Flame retardant properties of MIL-100 (Fe) treated poplar wood

Objective In order to improve the flame retardant and smoke suppression performance of wood, metal organic framework material (MOF) was used as a new flame retardant and MIL-100(Fe) was used to treat wood to prepare a green and environmentally friendly flame retardant material, aiming to provide a new idea for wood flame retardant.

Method Using MIL-100(Fe) as flame retardant, MIL-100(Fe) was synthesized in situ in wood by atmospheric pressure immersion (W-JP group) and vacuum immersion (W-JZ group). Scanning electron microscopy (SEM), X-ray diffraction (XRD) and Fourier transform infrared spectroscopy (FTIR) were used to analyze the morphology and structure of MIL-100 (Fe) treated wood. Nitrogen adsorption method was used to characterize the pore structure of MIL-100 (Fe) treated wood. The limiting oxygen index, thermogravimetric test and cone calorimetry test were used to evaluate the thermal stability and flame retardant and smoke suppression performance of MIL-100 (Fe) treated wood. Finally, SEM and FTIR were used to characterize the morphology and structure of the carbon residue and analyze the mechanism.

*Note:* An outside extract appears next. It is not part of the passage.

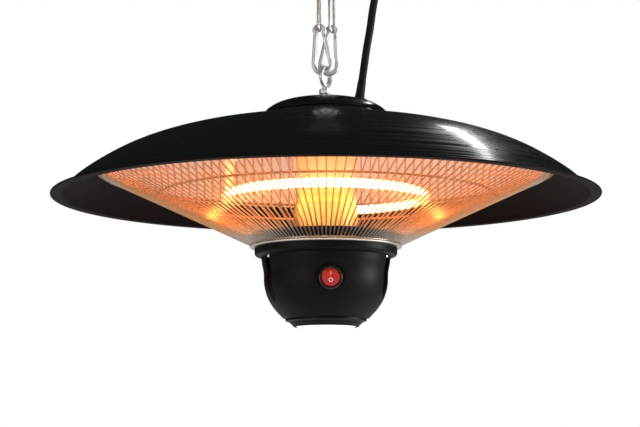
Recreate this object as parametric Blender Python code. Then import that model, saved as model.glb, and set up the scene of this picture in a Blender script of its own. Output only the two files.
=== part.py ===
# Ceiling-hung infrared heater. Metres, +Z up. The origin is on the ceiling, in the middle of the ceiling plate.
# Heights written below count from the plane of the shade's rim, and RIM_DROP is how far that plane hangs down.
import math

import bmesh
import bpy
from mathutils import Matrix, Vector

# Driving dimensions
RIM_DROP = 0.380
GAP = 0.0003

PLATE_RADIUS = 0.035
PLATE_THICK = 0.004
PLATE_HOLE_RADIUS = 0.0025
PLATE_HOLE_OFFSET = 0.027
STAPLE_WIRE = 0.005
STAPLE_HALF_WIDTH = 0.019
STAPLE_CORNER = 0.007

LINK_WIRE = 0.003
LINK_LENGTH = 0.052
LINK_WIDTH = 0.0134
LEG_SPREAD = 0.0070
LEG_TURNS = (12.0, 28.6)

HOOK_WIRE = 0.005
HOOK_LENGTH = 0.0582
HOOK_WIDTH = 0.0240
HOOK_TOP = 0.1970
HOOK_TOP_RADIUS = 0.0052
HOOK_NECK_HALF = 0.0043
HOOK_TOP_X = 0.0070
HOOK_BOTTOM_X = 0.0030
HOOK_SIDE_STEP = 0.00278
GATE_HINGE_HEIGHT = 0.0140
GATE_LATCH_HEIGHT = -0.0115
TONGUE_THICK = 0.0018
TONGUE_SLOT = 0.0026
TONGUE_LENGTH = 0.0036
GATE_PIN_RADIUS = 0.0009
GATE_PIN_HOLE_RADIUS = 0.0012

EYE_WIRE = 0.005
EYE_RADIUS = 0.0105
EYE_TURN = 27.0
SHANK_RADIUS = 0.0040
SHANK_HOLE_RADIUS = 0.0044
SHANK_REACH = 0.0035
NUT_ACROSS = 0.013
NUT_HEIGHT = 0.0050

SHADE_RADIUS = 0.300
SHADE_WALL = 0.0010
SHADE_HUB_HEIGHT = 0.0950
SHADE_HUB_RADIUS = 0.062
SHADE_HOLE_RADIUS = 0.030
LIP_WIDTH = 0.011
LIP_INNER_RADIUS = SHADE_RADIUS - LIP_WIDTH
LIP_THICK = 0.0022
# The shade's curve: shares of the way from its hub out to its lip, and of its hub's height
SHADE_CURVE = ((0.123, 0.914), (0.282, 0.821), (0.454, 0.730), (0.599, 0.624), (0.718, 0.505), (0.824, 0.364),
               (0.921, 0.205), (1.0, 0.036))

CAP_RADIUS = 0.068
CAP_HEIGHT = 0.0184
CAP_OVERLAP = 0.0009
CAP_BOTTOM = SHADE_HUB_HEIGHT - CAP_OVERLAP
CAP_TOP = CAP_BOTTOM + CAP_HEIGHT
CAP_WALL = 0.0022
# The cap's curve: shares of its radius and of its height
CAP_CURVE = ((0.294, 0.962), (0.529, 0.864), (0.706, 0.728), (0.838, 0.549), (0.949, 0.293), (1.0, 0.0))

MOUNT_PLATE_RADIUS = 0.048
MOUNT_PLATE_THICK = 0.0025
HUB_SCREW_CIRCLE = 0.039
HUB_SCREW_COUNT = 3
HUB_SCREW_RADIUS = 0.0021
HUB_SCREW_HOLE_RADIUS = 0.0025
HUB_SCREW_HEAD_RADIUS = 0.0036
HUB_SCREW_HEAD_HEIGHT = 0.0022
SPACER_RADIUS = 0.0050

REFLECTOR_HUB_DROP = 0.0102
REFLECTOR_HUB_TOP = SHADE_HUB_HEIGHT - REFLECTOR_HUB_DROP
REFLECTOR_WALL = 0.0012
REFLECTOR_HOLE_RADIUS = 0.028
REFLECTOR_HUB_RADIUS = 0.056
REFLECTOR_RIM_INSET = 0.049
REFLECTOR_RIM_RADIUS = SHADE_RADIUS - REFLECTOR_RIM_INSET
REFLECTOR_RIM_WIDTH = 0.012
REFLECTOR_RIM_HEIGHT = 0.0273
# The bowl's curve: shares of the way from its hub out to its rim, and up from its rim to its hub
REFLECTOR_CURVE = ((0.0, 1.0), (0.158, 0.883), (0.432, 0.702), (0.650, 0.528), (0.825, 0.297), (1.0, 0.0))

COLUMN_RADIUS = 0.033
COLUMN_WALL = 0.0015
COLUMN_FLANGE_RADIUS = 0.046
BASE_TOP = -0.0070
BASE_WALL = 0.0018

PAN_FLOOR_BOTTOM = -0.0516
PAN_FLOOR_THICK = 0.0012
PAN_FLOOR_RADIUS = 0.0770
PAN_RIM_RADIUS = 0.0876
PAN_RIM_HEIGHT = -0.0400
PAN_HOLE_RADIUS = 0.024

WIRE_COUNT = 136
WIRE_WIDTH = 0.0018
WIRE_HEIGHT = 0.0020
GUARD_RIM_INSET = 0.0080
GUARD_RIM_DROP = 0.0023
GUARD_TOP_RADIUS = REFLECTOR_RIM_RADIUS - GUARD_RIM_INSET
GUARD_TOP_HEIGHT = REFLECTOR_RIM_HEIGHT - GUARD_RIM_DROP
GUARD_TOP_BAND = 0.0050
GUARD_PAN_CLEARANCE = 0.0040
GUARD_LOW_RADIUS = PAN_FLOOR_RADIUS + GUARD_PAN_CLEARANCE
GUARD_LOW_HEIGHT = PAN_FLOOR_BOTTOM + PAN_FLOOR_THICK
GUARD_LOW_BAND = 0.0030
MID_RING_RADIUS = 0.186
MID_RING_WIRE = 0.0024

TRIM_INNER_RADIUS = 0.0705
TRIM_OUTER_RADIUS = 0.0836
TRIM_THICK = 0.0019

CLIP_COUNT = 3
CLIP_WIDTH = 0.012
CLIP_THICK = 0.0010
CLIP_UPPER_REACH = 0.0070
CLIP_LOWER_REACH = 0.0085

LAMP_RADIUS = 0.110
LAMP_TUBE_RADIUS = 0.0050
LAMP_HEIGHT = 0.0025
LAMP_START = 175.0
LAMP_SWEEP = 280.0
LAMP_BEND = 0.020
LAMP_RISE = 0.046
HOLDER_SIZE = (0.020, 0.016)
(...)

Result MIL-100(Fe) could be synthesized in situ in wood by both treatment methods, and more MIL-100(Fe) precursor solution in the W-JZ group entered the wood and crystallized with a mass gain rate of 24.36%, resulting in a more complete and uniform crystal structure and smaller size. MIL-100 (Fe) treated wood showed good thermal stability, and the carbon residue rate of the W-JZ group increased by 39.99% and the peak thermal mass loss rate decreased by 26.47%. The total heat release and total smoke release of MIL-100 (Fe) treated wood were reduced, and the flame retardant and smoke suppression performance was good. MIL-100(Fe) exerted the synergistic effect of gas phase and condensed phase flame retardant. In the process of decomposition, it released non-combustible gases to dilute the concentration of combustible gases, and at the same time adsorbed the smoke by utilizing the multi-stage pore structure. The Fe₃O₄ formed after decomposition catalyzed the dehydration reaction of wood to form a dense charcoal layer, which prevented the transfer of heat and oxygen and the release of flammable volatile products.

Conclusion In this study, MIL-100 (Fe) treated wood is successfully prepared by in-situ synthesis method, which effectively improves the thermal stability and flame retardant and smoke suppression properties of wood, and enriches the existing wood flame retardant system.